Probing the Methodology and Interpretation of Learned Categorical Perception Research

Learned categorical perception (CP) is a phenomenon where learning to place objects in categories influences how similar they appear, with objects in different categories becoming easier to tell apart and/or objects in the same category becoming harder to tell apart. Despite these effects being widely demonstrated, past studies exhibit low statistical power and the literature lacks a unifying theoretical framework. We seek to rectify these issues by conducting a systematic methodological investigation of learned CP, starting with replicating the effect under the conditions with which it has traditionally been reported, then exploring how successive methodological changes impact the presence of the effect.

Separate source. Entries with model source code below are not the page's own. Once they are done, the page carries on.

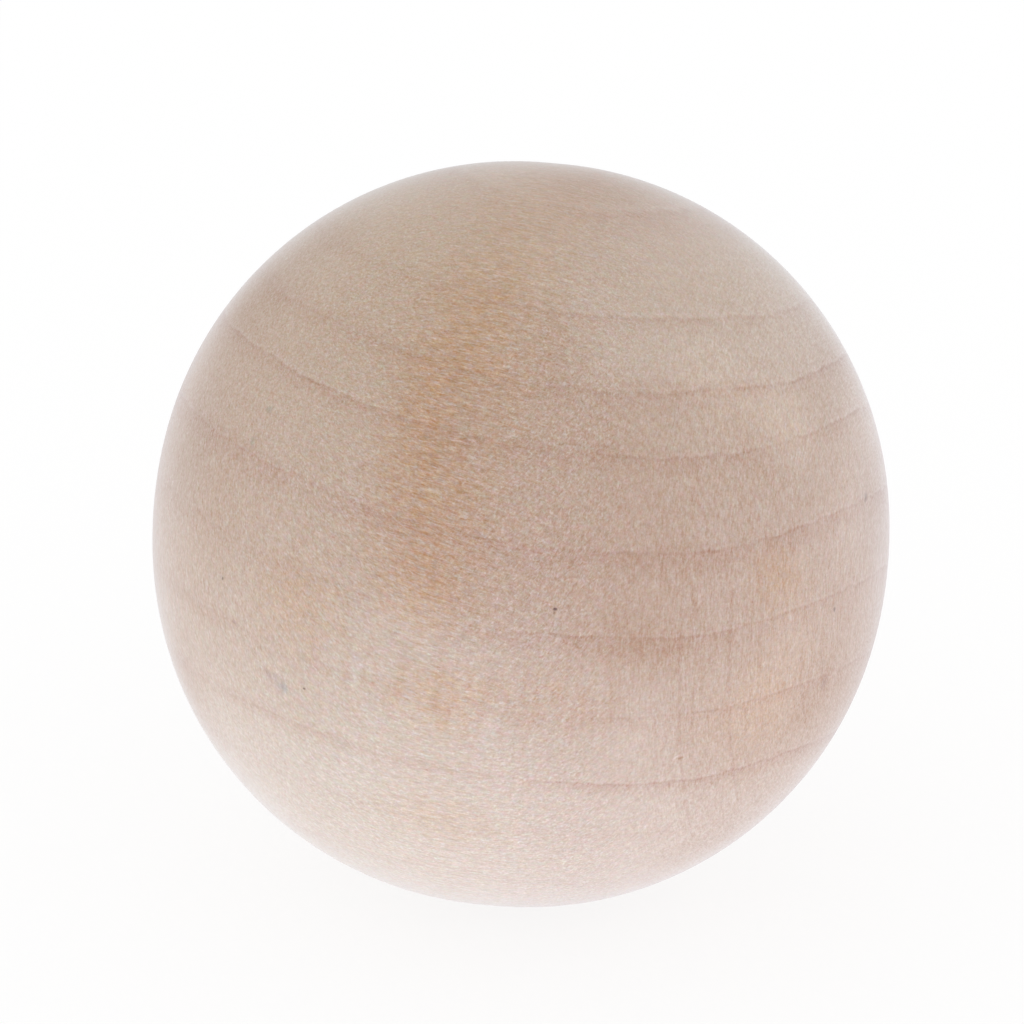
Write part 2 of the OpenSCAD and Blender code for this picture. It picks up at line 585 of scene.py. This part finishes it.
def wood_axes_group():
    """Places in the wood, in mm: along the fibres, across them, and out from the pith."""
    tree, nodes, given, result = new_group(
        "wood axes",
        {"Place": "vector"},
        {"In tree": "vector", "Along": "value", "Across": "value", "Out": "value",
         "Round pith": "value", "Ring height": "value", "Fibres": "vector",
         "Slope": "value", "Steepness": "value"},
    )
    from_pith = nodes.seen_from(given["Place"], PITH, GRAIN_TURN, (MM, MM, MM))
    in_tree = nodes.vector_math("ADD", from_pith, (0.0, 0.0, -PITH_DEPTH_MM))
    along, across, out = nodes.parts(from_pith)
    round_pith = nodes.math("MULTIPLY", nodes.math("ARCTAN2", across, out), PITH_DEPTH_MM)
    radius = nodes.math("SQRT", nodes.math(
        "MULTIPLY_ADD", across, across, nodes.math("MULTIPLY", out, out)))
    height = nodes.math("SUBTRACT", radius, PITH_DEPTH_MM)
    height = nodes.math("SUBTRACT", height, nodes.span(along, *RINGS_TURN))
    # The rings wander a little, and jog where they cross the rays
    closeness, wander = RING_WANDER
    height = nodes.math("MULTIPLY_ADD", nodes.noise(from_pith, scale=closeness), wander, height)
    jogs = nodes.noise(nodes.vector(
        nodes.math("DIVIDE", along, JOG_SIZE[0]), nodes.math("DIVIDE", round_pith, JOG_SIZE[1]), 0.0))
    height = nodes.math("MULTIPLY_ADD", jogs, JOG, height)
    off_peak = nodes.math("SUBTRACT", height, LEAN_HEIGHT)
    lean = nodes.math("MULTIPLY_ADD", nodes.math("MULTIPLY", off_peak, off_peak), LEAN_LOSS, LEAN)
    off_dip = nodes.math("ABSOLUTE", nodes.math("SUBTRACT", height, DIP_HEIGHT))
    dip = nodes.span(off_dip, *DIP, smooth=True)
    fibres = nodes.vector(
        along, nodes.math("MULTIPLY_ADD", along, lean, across),
        nodes.math("MULTIPLY_ADD", along, dip, out))
    slope = nodes.math("DIVIDE", nodes.math(
        "SUBTRACT", along, nodes.math("MULTIPLY", lean, across)), WAIST_R / MM)
    for name, value in (("In tree", in_tree), ("Along", along), ("Across", across), ("Out", out),
                        ("Round pith", round_pith), ("Ring height", height), ("Fibres", fibres),
                        ("Slope", slope), ("Steepness", nodes.math("ABSOLUTE", slope))):
        nodes.feed(result[name], value)
    return tree


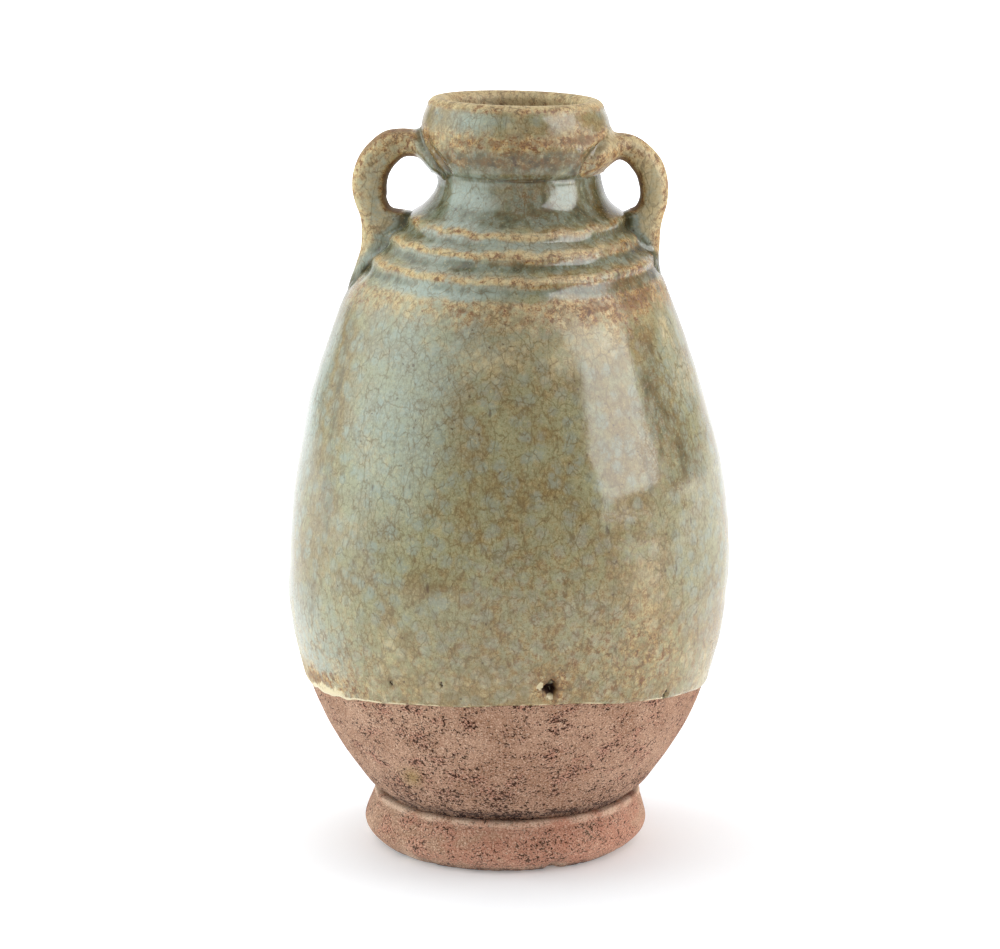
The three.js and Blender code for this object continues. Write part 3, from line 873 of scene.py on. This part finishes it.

Our replication failed to show a pattern indicative of learned CP from comparing discrimination performance between a group that had learned a category distinction and a control group that had not. Through exploring our data to scrutinize possible key differences between our study and previous demonstrations of learned CP, we hypothesized that a combination of our stimuli being too easy to discriminate and the memorization of individual stimuli along each dimension obstructed the influence of category membership on discrimination behavior and was responsible for the absence of CP effects. We addressed this issue by lowering the discriminability of stimulus pairs and by increasing the number of stimuli in each category. Preliminary results suggest a possible learned CP effect and we plan to collect additional data to clarify the nature of the pattern.